令我们印象更深的一次股市泡沫崩溃是1929年美国股市的崩溃及其导致的整个资本主义社会的大萧条。在那次股市崩溃前,英国人就已经在关注美国股民的投资热情了。如凯恩斯所说(《通论》,第162页):“美国人总是倾向于找出感到异乎寻常的东西……美国人不像许多英国人仍然在做的那样,是为了取得‘股息’,从而,美国人除去为了得到股票升值的好处之外,不太愿意购买股票。”有意思的是,最近美国人也开始关注中国股民的投资热情了,甚至连格林斯潘这样的老先生也不甘退休后的寂寞。回到正题。1929年股市的崩溃让美国股民损失惨重,也让其他主要发达国家的股民都跟着受累。
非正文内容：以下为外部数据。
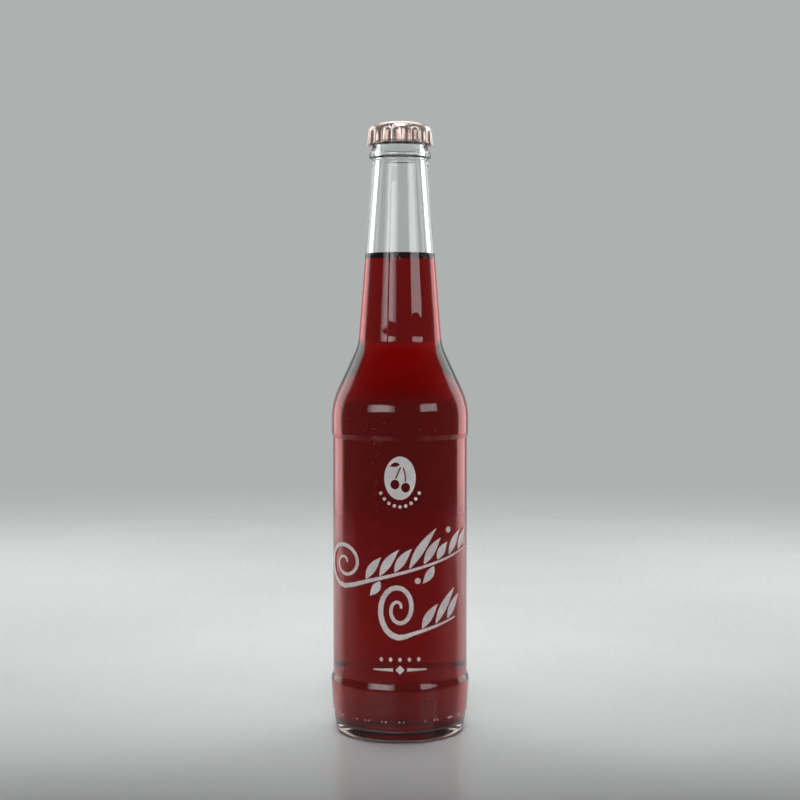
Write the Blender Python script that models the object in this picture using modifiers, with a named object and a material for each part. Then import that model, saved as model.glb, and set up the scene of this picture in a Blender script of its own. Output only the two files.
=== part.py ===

不过,如同第一次工业革命时那样,股市的发展同样推动了美国产业结构的迅速调整,成就了美国的世界霸主地位。如历史学家所观察到的那样,许多新技术都诞生于美国以外的其他地方,但是,与新技术相关的产业却首先在美国兴起。例如:内燃机在欧洲发明,但在美国得到最快、最为普遍的应用;电力技术也大都在欧洲发明,但第一座电厂却在美国建成;汽车发明同德国人有关,但美国首先实现了汽车的大规模生产。
离我们最近的一次股市大泡沫大家就耳熟能详了,那就是发生于NASDAQ的网络和信息技术股泡沫。如果以股票下跌的幅度来衡量的话,这次股市泡沫的崩盘比1929年那次更为惨烈。然而,在泡沫崩溃之后,我们惊奇地发现,美国再次成为信息技术革命的领导者,美国的产业结构更加合理,美国的经济似乎比以往更为强大。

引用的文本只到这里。